Even more subtly, dust can alter the very chemical makeup of the plasma. Consider a simple hydrogen plasma, where an equilibrium exists between ionization ($H \rightarrow p^+ + e^-$) and recombination ($p^+ + e^- \rightarrow H$). This balance is described by the ​​Saha equation​​. Now, introduce dust grains, which, as we've seen, tend to soak up electrons. They become a sink, constantly removing electrons from the system. What happens? By Le Châtelier's principle, the equilibrium must shift to counteract this change. To replace the lost electrons, the reaction is driven to the right: more neutral hydrogen atoms must ionize. The astonishing result is that adding an electron sink (the dust) can actually increase the density of ions in the plasma! The dust re-engineers the plasma's chemical state.

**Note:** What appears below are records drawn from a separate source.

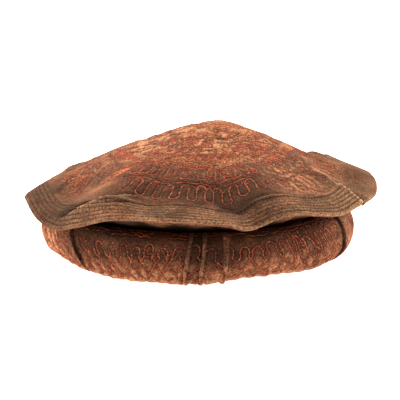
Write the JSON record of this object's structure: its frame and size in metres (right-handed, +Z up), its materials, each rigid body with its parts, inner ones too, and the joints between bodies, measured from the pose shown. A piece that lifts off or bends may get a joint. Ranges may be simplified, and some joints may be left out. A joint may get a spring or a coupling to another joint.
{
  "type": "pakol hat",
  "caption": "Soft round wool hat: a low cone crown with a wide wavy stitched brim over a thick rolled-up band, open below for the head.",
  "frame": {"origin": "on the table under the middle of the hat", "axes": "+Z up through the crown, the front of the hat towards -Y, +X to the right seen from the front"},
  "size_m": [0.2798, 0.2766, 0.104],
  "materials": {
    "crown_wool": "brown felted wool with red-orange chain-stitch embroidery",
    "wall_wool": "plain brown felted wool",
    "band_wool": "brown felted wool with red-orange chain-stitch embroidery"
  },
  "bodies": {
    "root": {"crown": "crown_wool", "side_wall": "wall_wool", "rolled_band": "band_wool"}
  },
  "joints": []
}
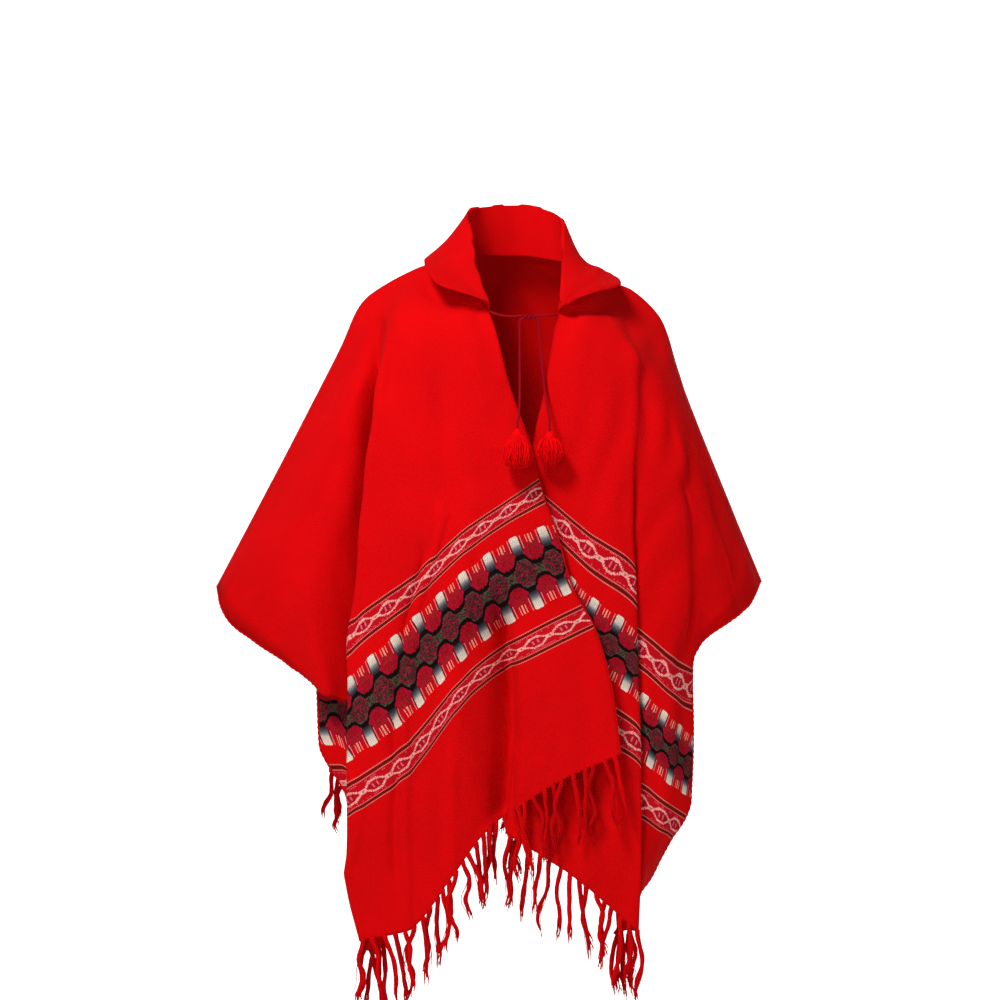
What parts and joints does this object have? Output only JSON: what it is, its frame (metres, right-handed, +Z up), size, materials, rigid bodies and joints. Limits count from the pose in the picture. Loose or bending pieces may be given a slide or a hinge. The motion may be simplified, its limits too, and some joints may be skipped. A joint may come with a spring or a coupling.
{
  "type": "andean poncho",
  "caption": "Open-fronted woven red wool poncho with a turned collar, patterned bands, fringed hems and a tie cord that ends in tassels, hanging as it is worn.",
  "frame": {"origin": "base of the neck, midway between the shoulders of whoever wears it", "axes": "+Z up, -Y to the wearer's front, +X to the wearer's left"},
  "size_m": [0.6814, 0.3529, 1.0177],
  "materials": {
    "red_wool_cloth": "matte woven wool",
    "red_wool_yarn": "matte wool yarn",
    "crimson_cord": "matte twisted cord"
  },
  "bodies": {
    "root": {"right_front": "red_wool_cloth", "left_front": "red_wool_cloth", "back": "red_wool_cloth", "collar": "red_wool_cloth", "fringe_right_front": "red_wool_yarn", "fringe_left_front": "red_wool_yarn", "fringe_back": "red_wool_yarn", "tie_cord_right": "crimson_cord", "tie_cord_left": "crimson_cord", "tassel_of_right_cord": "red_wool_yarn", "tassel_of_left_cord": "red_wool_yarn"}
  },
  "joints": []
}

Perhaps the most visually stunning phenomenon in dusty plasmas is the formation of ​​plasma crystals​​. We saw that the interaction between dust grains is a repulsive Yukawa potential, which is strong at close range but fizzles out quickly. Now, imagine the dust grains are cold (their random thermal motion is small) and the electrostatic repulsion between them is much stronger than their kinetic energy. What happens? They can no longer move freely like a gas. Their mutual repulsion forces them to find positions that maximize their separation, leading them to self-assemble into a highly ordered, crystalline lattice.

This is a state of matter unlike any other. It is a solid lattice of dust grains, held together by the electrostatic forces of the surrounding plasma, with lattice spacings that can be hundreds of microns. It's a crystal so large you can see it with a camera! Within this crystal, each grain is trapped in a potential well created by the combined Yukawa potentials of all its neighbors. It can oscillate about its equilibrium position like an atom in a normal solid. The frequency of this oscillation, the ​​Einstein frequency​​, is a direct reporter on the strength of the inter-particle forces and the curvature of the potential well. These crystalline states allow us to study fundamental solid-state phenomena like phase transitions, defects, and melting at an atom-by-atom level, all in real time.

Finally, we must remember that the dust grains themselves are not always static. In the dense environments of protoplanetary disks around young stars, dust grains can collide and stick together in a process called ​​coagulation​​. This is the very first step in the grand process of planet formation. The ​​Smoluchowski equation​​ provides a mathematical framework for describing this growth, tracking the number density of aggregates of different sizes as they constantly merge. A simple model shows that as time goes on, the total number of individual particles decreases as they are incorporated into larger and larger fluffy aggregates. From tiny, micron-sized seeds, this process, governed by the laws of plasma physics and aerodynamics, can eventually build the pebbles, boulders, and planetesimals that form the cores of planets like Earth.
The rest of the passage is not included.